Lieberman Keeps Committee Chair In Senate Vote

Activists Outraged, Vow To "Re-Defeat Lieberman"
WASHINGTON — Sen. Joe Lieberman will keep his chairmanship of the Senate Homeland Security Committee despite hard feelings over his support for GOP nominee John McCain during the presidential campaign.
The Connecticut independent will lose a panel post on the Environment and Public Works panel as punishment for criticizing Obama this fall.
Lieberman's colleagues in the Democratic caucus voted 42-13 Tuesday to approve a resolution condemning statements made by Lieberman during the campaign but allowing him to keep the Homeland Security Committee gavel.
Majority Leader Harry Reid, D-Nev., said he had been very angry by Lieberman's actions but that "we're looking forward, we're not looking back."

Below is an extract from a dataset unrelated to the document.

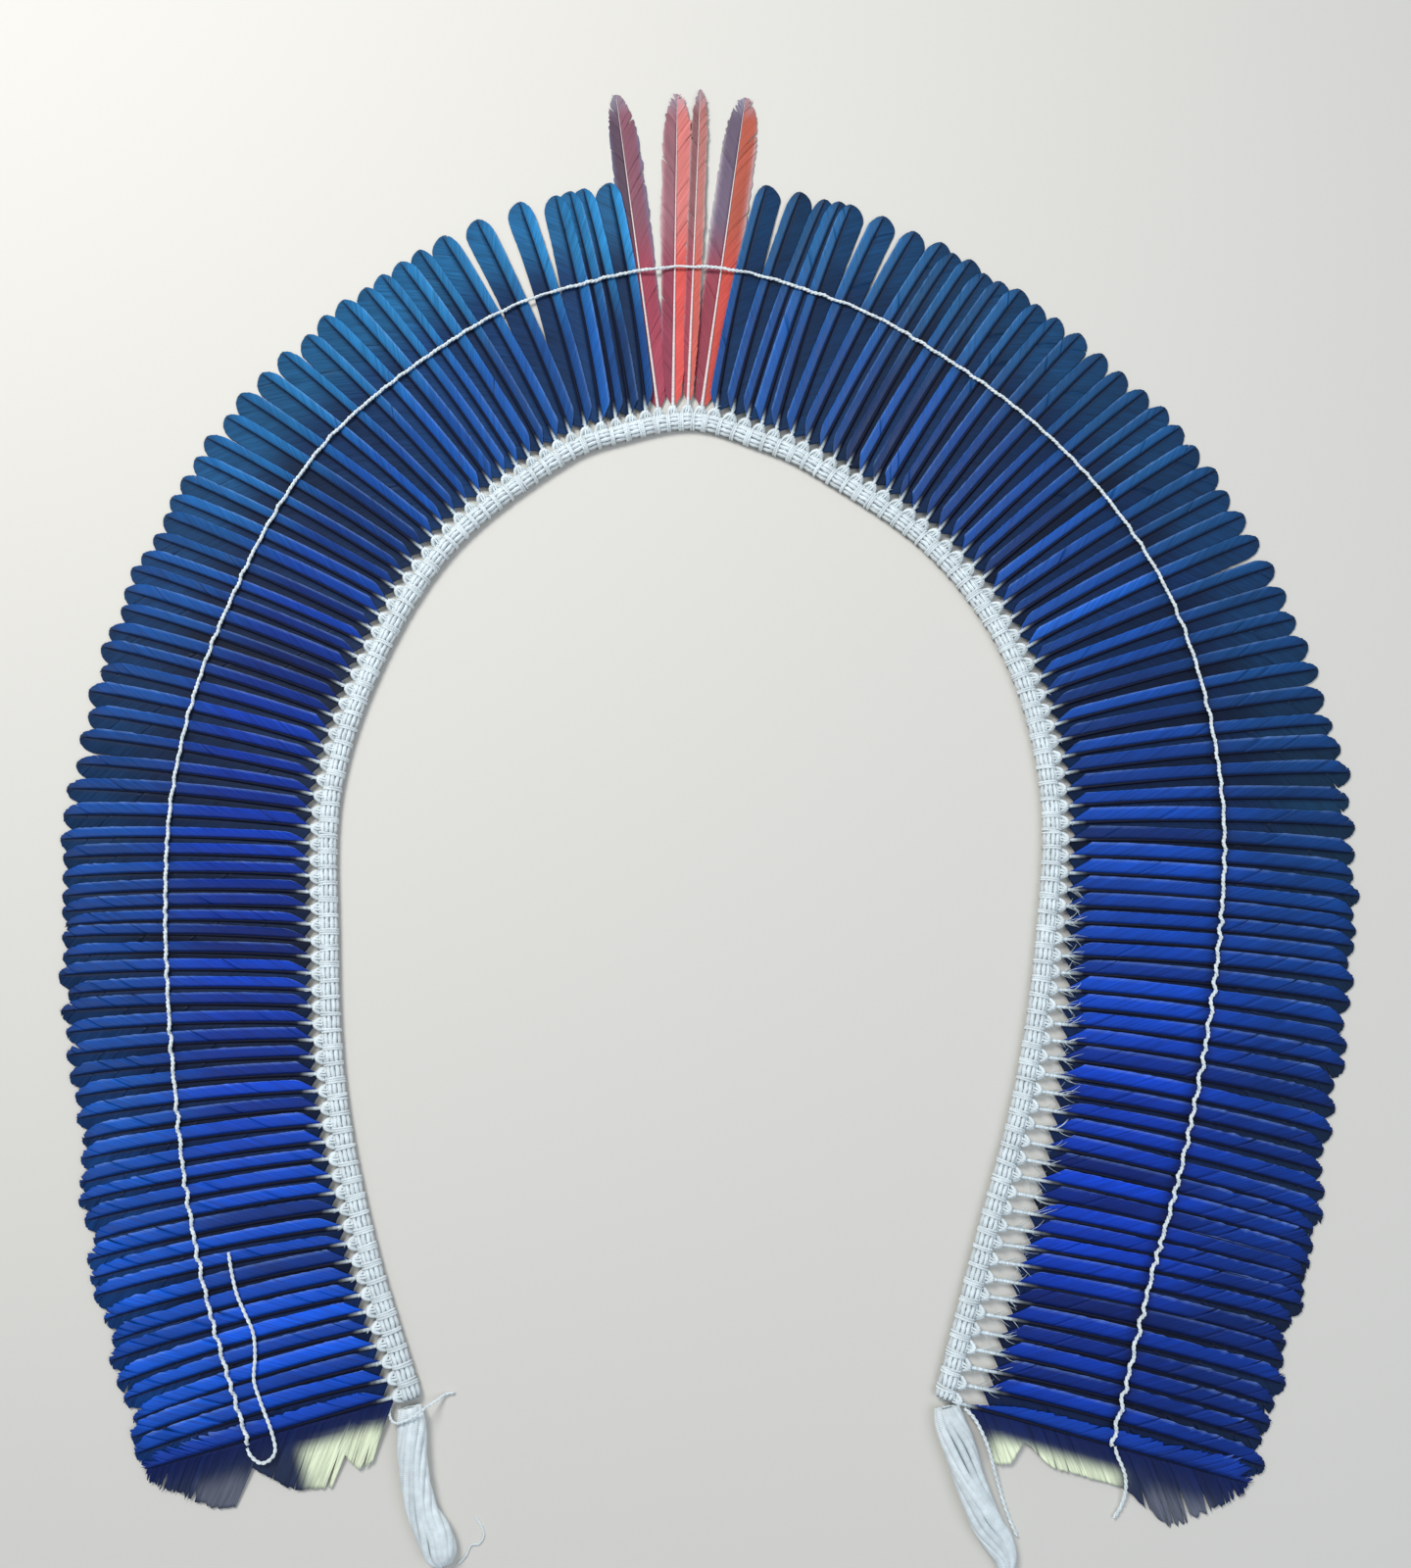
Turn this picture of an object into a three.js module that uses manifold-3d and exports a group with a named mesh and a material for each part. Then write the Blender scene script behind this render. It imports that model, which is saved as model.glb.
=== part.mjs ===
// Feathered headdress: an open arch of flight feathers tied side by side to a bound cotton band.
// It lies flat, opening towards -Y, with its underside on the plane z = 0. Millimetres, +Z up.
import * as THREE from "three";
import { mergeVertices } from "three/addons/utils/BufferGeometryUtils.js";
import Module from "manifold-3d";

const wasm = await Module();
wasm.setup();

// ---------------------------------------------------------------- driving dimensions

const PLAN_CENTRE = { x: 2, y: 16 }; // middle of the arch's box in the plan that the tables use

// Centre line of the band and its row of knots, a row about every 100 mm and closer at the crown.
const BAND_ROUTE = [
  { x: -190, y: -401 },
  { x: -224, y: -305 },
  { x: -248, y: -207 },
  { x: -258, y: -104 },
  { x: -260, y: -3 },
  { x: -233, y: 92 },
  { x: -184, y: 176 },
  { x: -108, y: 240 },
  { x: -60, y: 260 },
  { x: -10, y: 269 },
  { x: 37, y: 255 },
  { x: 82, y: 233 },
  { x: 164, y: 172 },
  { x: 218, y: 91 },
  { x: 240, y: -6 },
  { x: 233, y: -106 },
  { x: 214, y: -208 },
  { x: 184, y: -306 },
  { x: 155, y: -401 },
];

const CORE = { inner: -8.5, outer: 3.5, height: 8 }; // the bound core, across the centre line
const KNOTS = { inner: 3.9, outer: 8.5, low: 0.3, high: 6 }; // the row of knots that ties the quills

// Feathers: reach of the tip from the band's centre line, lean of the feather from square to the
// band, positive towards the arm's end, bare quill before the vane, and where the stay cord crosses.
const LEFT_ARM = {
  side: -1,
  first: 32,
  last: 802,
  rows: [
    { at: 0, reach: 199, lean: -5, bare: 7, stay: 119 },
    { at: 100, reach: 195, lean: -4, bare: 7, stay: 118 },
    { at: 200, reach: 190, lean: 2, bare: 7, stay: 117 },
    { at: 300, reach: 185, lean: 1, bare: 7, stay: 110 },
    { at: 400, reach: 180, lean: -2, bare: 8, stay: 107 },
    { at: 500, reach: 180, lean: -4, bare: 9, stay: 108 },
    { at: 600, reach: 171, lean: -3, bare: 10, stay: 103 },
    { at: 700, reach: 173, lean: -5, bare: 11, stay: 105 },
    { at: 810, reach: 172, lean: -4, bare: 12, stay: 104 },
  ],
};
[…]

Added Reid: "This was not a time for retribution, it was a time for moving forward on the problems of this country."
Lieberman's grasp on his chairmanship had gotten stronger since President-elect Barack Obama signaled to Democratic leaders that he's not interested in punishing Lieberman for boosting McCain and criticizing Obama during the long campaign.
Dean: Keeping Lieberman As Chairman Is Shrewd Move
DNC Chair Howard Dean welcomed the decision to keep Senator Joseph Lieberman as head of the Homeland Security Committee and, consequently, in the Democratic Caucus, saying the move was pragmatic, magnanimous and politically shrewd.
Speaking to the Huffington Post just moments after it was announced that Democrats in the Senate had voted to keep Lieberman as committee chair, Dean said the party had done the right thing by not giving into urges for retribution.
"You know, the desire of revenge is great, of course. But the truth is public policy doesn't run on revenge very well," he said. "And when you see the trouble this country has gotten into in terms of foreign policy, where Bush basically ran a foreign policy based on petulance because he was mad at, for example, Mexico, for abstaining on the Security Council when the Iraq War came up, if you have to actually run the country, it is best not to do it based on feeling of anger towards your enemies."
The Democratic Party chair, who will be leaving his post this January, went on to applaud Barack Obama for putting hurt feelings aside and welcoming the Connecticut Independent back into the party fray. He also predicted that the caucus would benefit from keeping Lieberman, who spent the past year campaigning alongside John McCain, often criticizing Obama and the Democratic Party.